I don’t know how I’d feel if I didn’t have a foundation here, if my parents weren’t across town and I didn’t have great friends I’ve known for years. As well as great friends I’ve known for less time, like the lad I met in the dog park three years ago over a shared love of shiba inus and an expertise (his) and interest (mine) in Russian literature. We’re both going through the growing pains of romances that didn’t quite go as planned, and it’s been a bonding experience. A purely platonic one, but evidence that a 24-year-old man from London and a 42-year-old gal more or less from NY can view the world, at times, through similar lenses. And the lovely woman I met via Facebook, when we both commented on a friend’s post and I wound up defending her to the cynical star-chasers (our mutual friend is semi-celebrated) who didn’t appreciate her closeness to this friend. Turns out we live in the same neighborhood and share an interest in understanding the human condition, seeing the world however we can, and theatre and museums. And writing. We met in three dimensions for a glass of wine shortly after our initial conversation.
People have been telling me how difficult it is to date in this city. Something I don’t really know as I’ve not been dateable for several years. I’m gearing up to be again, and that will be interesting. I didn’t mind dating in my 20s – at the very least it was (usually) interesting conversation and a meal or a drink. I never had any terrible experiences, but I had plenty of decidedly un-datelike ones. Like the job interview that was my first and only solo evening with a politician who remains a friend and whose fundraisers I’ve attended over the years. Or the sushi dinner with the lawyer who tried sea urchin for the first time and was none too pleased. Or the date I accidentally went on on Valentine’s Day with the perfectly pleasant bloke from Boston who seemed far too mild-mannered for the conversation he initiated about nipple clamps. Actually, those were all in my early thirties and those were all courtesy of my aunts.

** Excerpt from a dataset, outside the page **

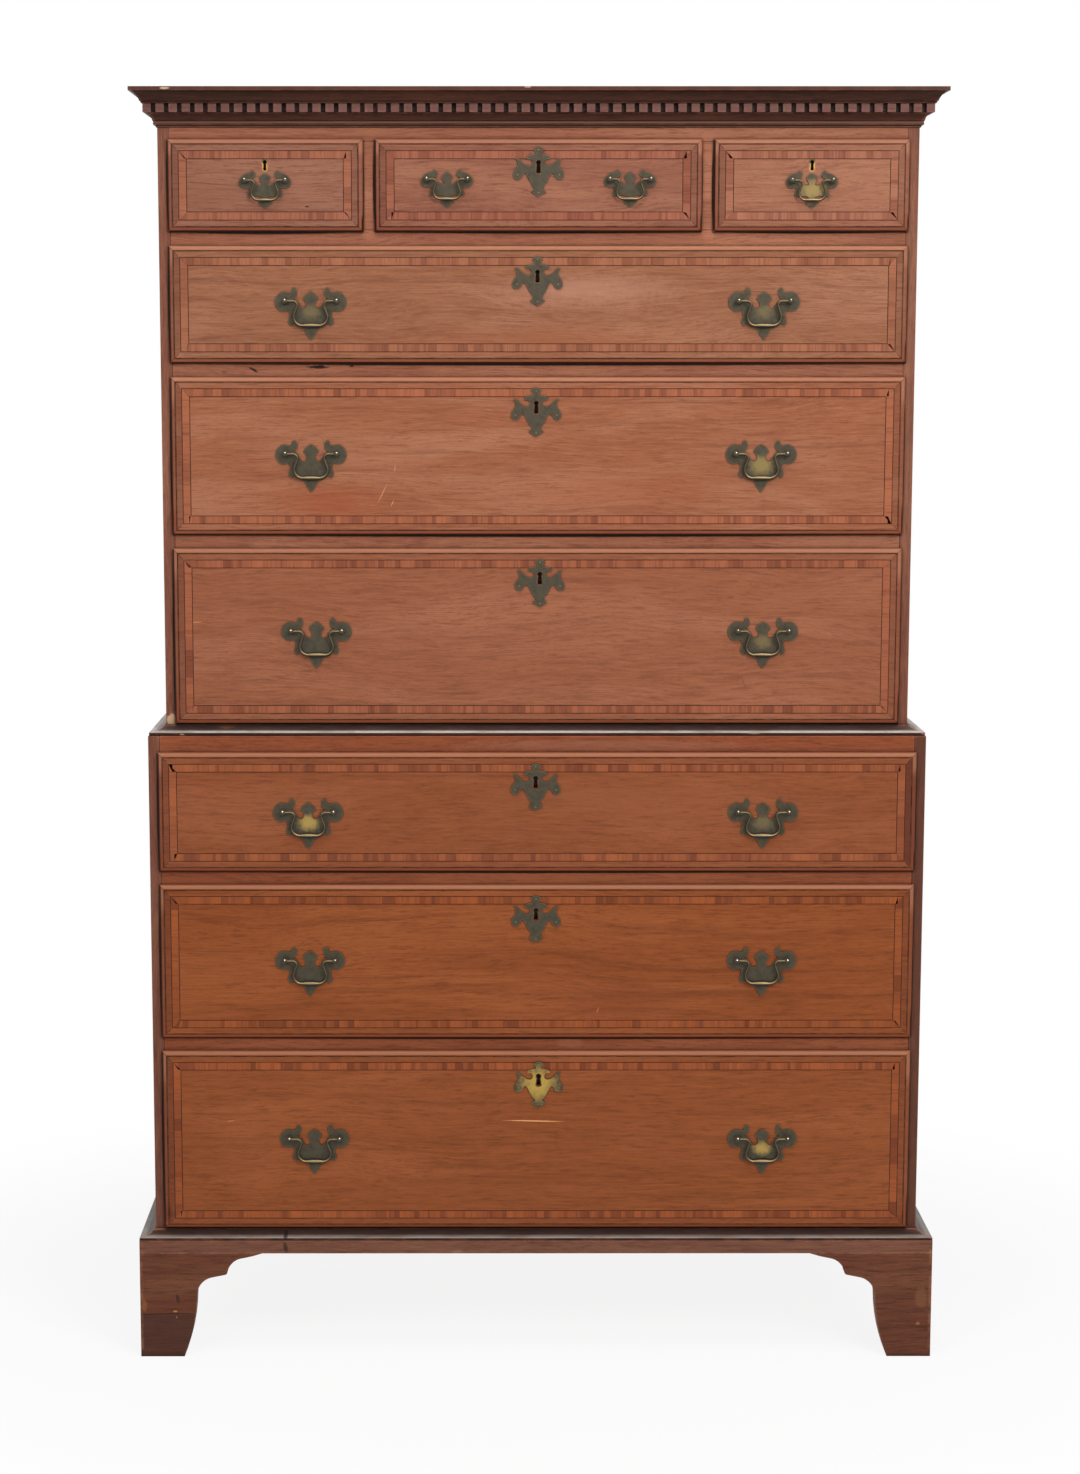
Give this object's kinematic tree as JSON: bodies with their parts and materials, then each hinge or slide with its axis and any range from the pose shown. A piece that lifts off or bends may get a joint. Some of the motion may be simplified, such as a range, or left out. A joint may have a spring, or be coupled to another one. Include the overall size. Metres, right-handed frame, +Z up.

I love my aunties; we do not share taste in men which is, all things considered, a very good thing.
In my 20s I had a series of blind dates orchestrated by co-workers, and one of those dates has become a lifelong friend. He’s a war journalist from Memphis who has recently spent a lot of time in Syria – a very admirable guy and the subject of a documentary I will plug another time. There was the session drummer for Blondie who was sweet and named Pete and that is all I recall of him (except that he had long brown hair).
When I worked for Random House, one of my co-workers was a very sweet and talented woman of Israeli and Peruvian descent who had a thick accent and a voice below my comfortable registry – my hearing is imperfect and hers is a frequency I had a very hard time deciphering. Two stories. One day she stopped me in the hall to admire my pants. I mentioned that I’d bought them in San Francisco and this launched a monologue about her time in San Francisco, which segued into an anecdote about hanging Christmas lights and went on from there … when she paused I said, “Oh, that’s good,” to which she responded, “No! I could have died!”

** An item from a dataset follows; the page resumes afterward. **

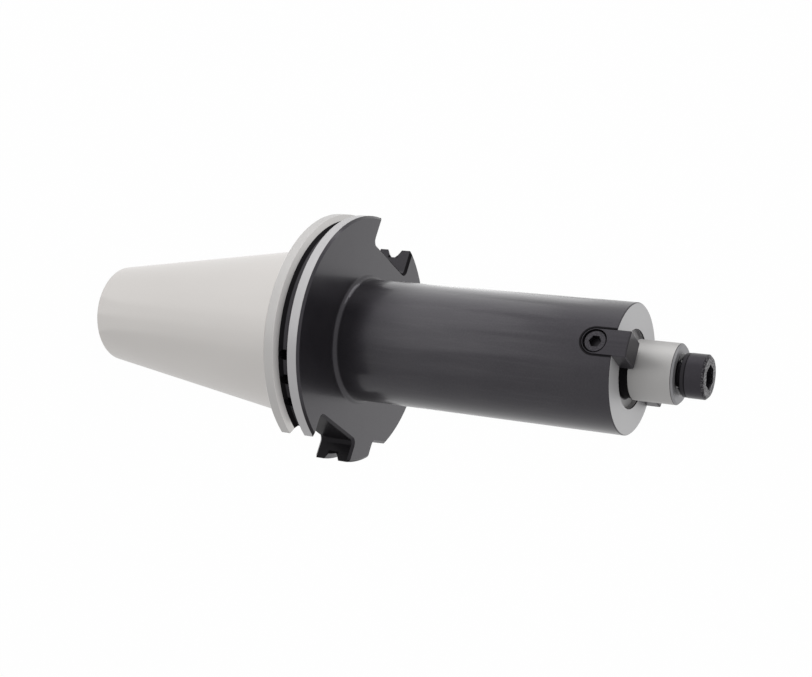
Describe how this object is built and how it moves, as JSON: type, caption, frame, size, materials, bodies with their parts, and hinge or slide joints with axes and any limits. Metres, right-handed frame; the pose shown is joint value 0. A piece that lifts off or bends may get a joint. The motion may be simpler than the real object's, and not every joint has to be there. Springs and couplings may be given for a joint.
{
  "type": "shell mill arbor",
  "caption": "Shell mill arbor with a steep 7:24 taper, flange with gripper groove and drive slots, long extension, pilot, drive keys and clamp screw.",
  "frame": {"origin": "on the arbor's axis at the gauge plane of the 7:24 taper, where its diameter is 69.85 mm", "axes": "+Z along the axis from the taper to the cutter end, +Y and -Y through the flange's drive slots, +X and -X through the drive keys of the cutter end"},
  "size_m": [0.0974, 0.0932, 0.2599],
  "materials": {
    "arbor_steel": "case-hardened steel, ground on the taper, the groove flanks, the rims, the contact face and the pilot, black oxide elsewhere",
    "key_steel": "hardened steel with black oxide",
    "screw_steel": "alloy steel with black oxide",
    "washer_steel": "steel with worn black oxide"
  },
  "bodies": {
    "arbor": {"arbor_body": "arbor_steel", "drive_key_1": "key_steel", "drive_key_2": "key_steel", "key_screw_1": "screw_steel", "key_screw_2": "screw_steel"},
    "washer": {"clamp_washer": "washer_steel"},
    "screw": {"clamp_screw": "screw_steel"}
  },
  "joints": [
    {"name": "clamp_advance", "type": "slide", "parent": "arbor", "child": "washer", "axis": [0, 0, 1], "range_m": [-0.0015, 0.018]},
    {"name": "clamp_turn", "type": "hinge", "parent": "washer", "child": "screw", "pos_m": [0, 0, 0.1511], "axis": [0, 0, 1], "range_deg": [-361, 4321]}
  ],
  "couplings": [
    {"joint": "clamp_turn", "follows": "clamp_advance", "rad_per_m": 4188.8}
  ]
}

I threw a holiday party at my apartment – actually my dear friend and I did – and our low talker was there. I recall talking to her about hummus and the following day at work she came by my desk and said, “So he’s going to call you!” Apparently somewhere between hummus and Mas de Gourgonnier, which we drank copious amounts of in those days, I agreed to a blind date with her brother-in-law. I met him a week or so later at Layla (remember Layla?), ran into my freshman year roommate, had an unmemorable meal and the next day was messengered a set of castanets. Because at the time I was taking belly-dancing lessons. A very sweet gesture – now I feel compelled to finally take the flamenco lessons he seemed to be encouraging with his thoughtful, unexpected gift.

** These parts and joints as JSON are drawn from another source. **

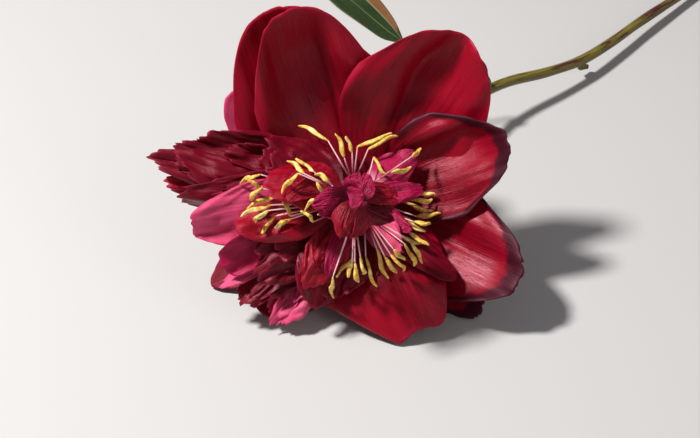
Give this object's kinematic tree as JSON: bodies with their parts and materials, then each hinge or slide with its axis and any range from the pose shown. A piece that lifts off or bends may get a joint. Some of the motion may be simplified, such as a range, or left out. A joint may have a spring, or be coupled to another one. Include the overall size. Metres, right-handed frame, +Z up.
{
  "type": "cut peony",
  "caption": "Cut peony lying on its side: open half-double head of crimson petals with gold stamens, a bent stem and one leaf.",
  "frame": {"origin": "on the surface that the flower lies on, at the middle of its footprint", "axes": "+Z up; the flower's face looks towards -Y and up at 40 degrees; the stem runs back towards +X and +Y"},
  "size_m": [0.2854, 0.2904, 0.1022],
  "materials": {
    "petal_crimson": "soft satin petal, deep crimson with paler streaks",
    "petal_wine": "soft satin petal, dark wine red",
    "petal_magenta": "thin satin petal, magenta red",
    "petal_pink": "thin satin petal, light pink towards the edge",
    "stamen": "matt gold anthers on pale pink filaments",
    "carpel": "downy, pale pink with a curled crimson stigma",
    "calyx": "matt green, flushed red at the edges",
    "stem": "smooth green stem with maroon streaks",
    "leaf": "dark green, satin, paler and browner beneath"
  },
  "bodies": {
    "root": {"bud_scar": "stem", "carpel_left": "carpel", "carpel_right": "carpel", "guard_petal_back_left": "petal_pink", "guard_petal_behind": "petal_crimson", "guard_petal_bottom": "petal_crimson", "guard_petal_right_lower": "petal_wine", "guard_petal_right_upper": "petal_crimson", "guard_petal_top": "petal_crimson", "guard_petal_top_left_front": "petal_crimson", "guard_petal_top_left_rear": "petal_crimson", "guard_petal_under_far_left": "petal_wine", "guard_petal_under_left": "petal_wine", "guard_petal_under_right": "petal_wine", "leaf": "leaf", "petal_left_dark": "petal_wine", "petal_left_long": "petal_magenta", "petal_left_pink": "petal_pink", "petal_left_smooth": "petal_crimson", "petal_left_spoon": "petal_magenta", "petal_left_tip": "petal_crimson", "petal_left_upper": "petal_magenta", "petal_low_broad": "petal_wine", "petal_low_crumpled": "petal_pink", "petal_low_left_dark": "petal_wine", "petal_low_middle": "petal_wine", "petal_low_red": "petal_crimson", "petal_pink_point": "petal_pink", "petal_right_small": "petal_wine", "petaloid_dark": "petal_wine", "petaloid_knot": "petal_magenta", "petaloid_left_point": "petal_crimson", "petaloid_magenta": "petal_magenta", "petaloid_middle_left": "petal_magenta", "petaloid_middle_low": "petal_wine", "petaloid_middle_right": "petal_wine", "petaloid_middle_top": "petal_magenta", "petaloid_pink": "petal_pink", "petaloid_right_fold": "petal_wine", "petaloid_strap_down": "petal_magenta", "petaloid_strap_left": "petal_crimson", "petaloid_strip_low": "petal_magenta", "petaloid_strip_right": "petal_magenta", "petiole": "stem", "receptacle": "calyx", "sepal_lower_left": "calyx", "sepal_right": "calyx", "sepal_upper_left": "calyx", "stamens_bottom": "stamen", "stamens_far_left": "stamen", "stamens_left": "stamen", "stamens_left_inner": "stamen", "stamens_low_left": "stamen", "stamens_middle": "stamen", "stamens_right": "stamen", "stamens_right_lower": "stamen", "stamens_top_left": "stamen", "stamens_top_right": "stamen", "stamens_upper_left": "stamen", "stem": "stem"}
  },
  "joints": []
}
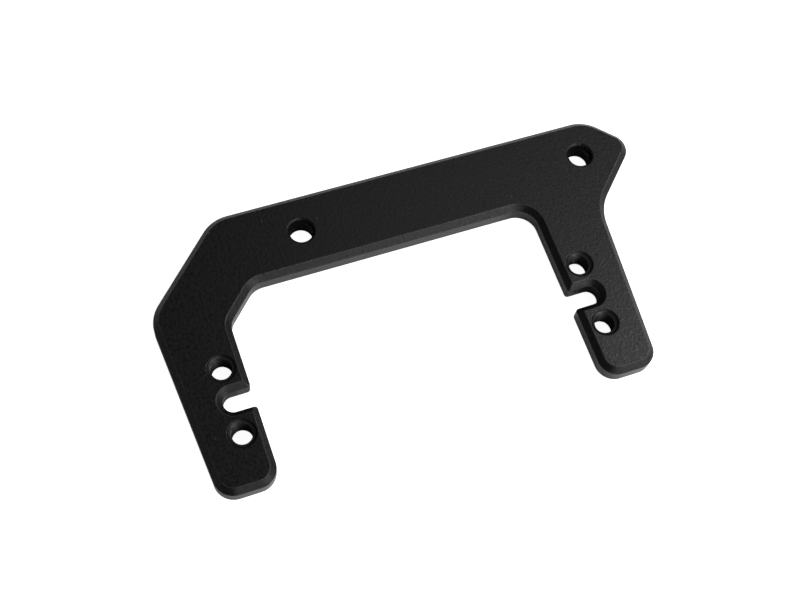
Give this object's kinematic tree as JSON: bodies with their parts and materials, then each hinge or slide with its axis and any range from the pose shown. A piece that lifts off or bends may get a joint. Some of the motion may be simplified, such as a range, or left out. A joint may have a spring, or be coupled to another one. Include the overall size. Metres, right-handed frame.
{
  "type": "servo bracket",
  "caption": "Flat black aluminium bracket whose arms straddle a servo and take its ear screws, with a beam that screws to a frame, bevelled rims and a pointed end.",
  "frame": {"origin": "middle of the servo screw pattern, halfway through the plate", "axes": "+X along the beam towards its pointed end, +Y from the arm ends to the beam, +Z out of the front face"},
  "size_m": [0.0701, 0.0372, 0.0034],
  "materials": {
    "black_anodised": "bead-blasted, black anodised"
  },
  "bodies": {
    "root": {"servo_bracket": "black_anodised"}
  },
  "joints": []
}
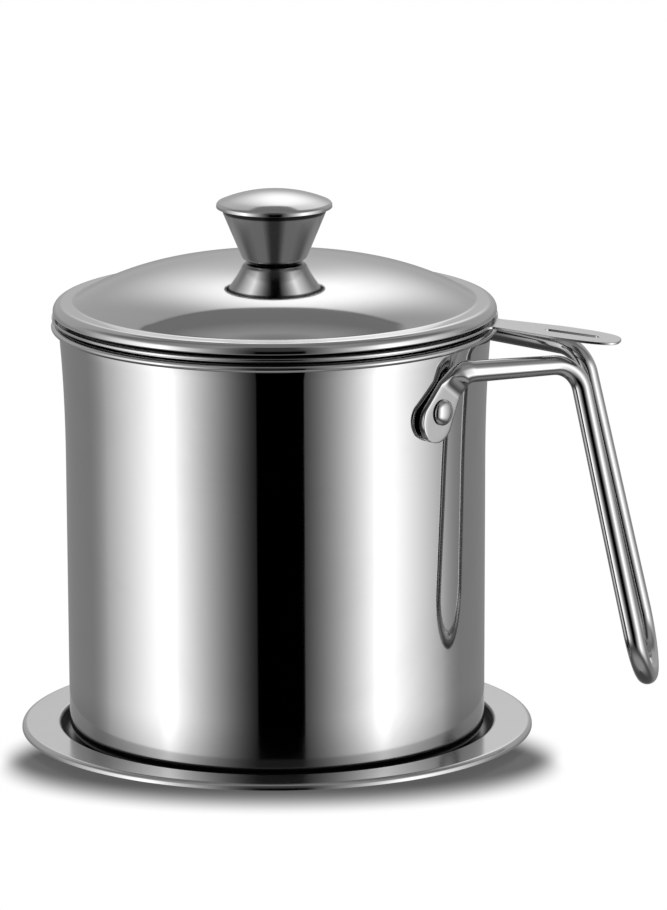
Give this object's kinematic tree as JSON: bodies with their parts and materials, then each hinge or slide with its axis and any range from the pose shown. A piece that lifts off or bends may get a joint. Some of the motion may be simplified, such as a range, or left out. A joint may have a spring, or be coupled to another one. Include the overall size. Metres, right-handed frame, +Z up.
{
  "type": "bacon grease container",
  "caption": "Round steel grease pot with a bent-rod side handle, standing in a shallow drip tray, with a lift-out mesh strainer cup that has a thumb tab, and a domed lid with a knob.",
  "frame": {"origin": "on the pot's axis, at the underside of the drip tray", "axes": "+Z up along the pot's axis, +X from the axis towards the handle, +Y to the left of the handle"},
  "size_m": [0.1832, 0.1468, 0.1593],
  "materials": {
    "polished_steel": "mirror-polished stainless steel",
    "satin_steel": "satin stainless steel",
    "knob_steel": null,
    "mesh_steel": "woven stainless wire mesh"
  },
  "bodies": {
    "tray_body": {"drip_tray": "satin_steel"},
    "pot": {"pot_body": "polished_steel", "handle_bar": "polished_steel", "handle_rivet_left": "polished_steel", "handle_rivet_right": "polished_steel"},
    "strainer": {"strainer_rim": "satin_steel", "strainer_cup": "satin_steel", "strainer_mesh": "mesh_steel", "mesh_retaining_ring": "satin_steel"},
    "lid_with_knob": {"lid": "polished_steel", "lid_seat_ring": "satin_steel", "knob_bowl": "knob_steel", "knob_top": "polished_steel", "knob_stem": "satin_steel", "screw_washer": "satin_steel", "lid_screw": "satin_steel"}
  },
  "joints": [
    {"name": "pot_lift", "type": "slide", "parent": "tray_body", "child": "pot", "axis": [0, 0, 1], "range_m": [0, 0.02]},
    {"name": "strainer_lift", "type": "slide", "parent": "pot", "child": "strainer", "axis": [0, 0, 1], "range_m": [0, 0.05]},
    {"name": "lid_lift", "type": "slide", "parent": "strainer", "child": "lid_with_knob", "axis": [0, 0, 1], "range_m": [0, 0.04]}
  ]
}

Which leads me to … where does this lead me? To being 42 and determined to make the next 42 years the best I’ve had. I’m a late bloomer, thank God, imagine having peaked in high school? Or college? Or anytime in my 20s or 30s, for that matter? This year, this year I write a lot. I also continue with my Pilates and, as soon as it’s fixed from having been destroyed by Hurricane Sandy, my time spent in the gym in my building – because, vanity and clinging to the vestiges of my youth aside, exercise is really helpful for my oft-uneven moods. This year I let go of worrying about the things I can’t control and that includes people’s reactions toward me. Some travel will be lovely – my mom and I have a trip coming up, to Budapest and Paris, and I am really looking forward to this on many levels. Last year most of my travel involved Los Angeles – this year it won’t. I’m going to cook more this year, and keep my apartment more organized. I’m going to purge the possessions that have been taking up space and have no intrinsic value to me. I am going to trust myself more. I might take belly dancing lessons again.
Most importantly, I am going to appreciate my own company and not feel the need for male validation in the form of a nonworking relationship that I cling to out of fear of being alone. Because right now, in this apartment, drinking coffee and writing while the dog sleeps in his little bed, being “alone” is far from lonely.
If I ever start to sound like Carrie Bradshaw please tell me and I will put an immediate stop to it. I promise. That’s when I’ll pull out the essays about death metal and huffing and running naked through the streets. Three things I’ve never been into.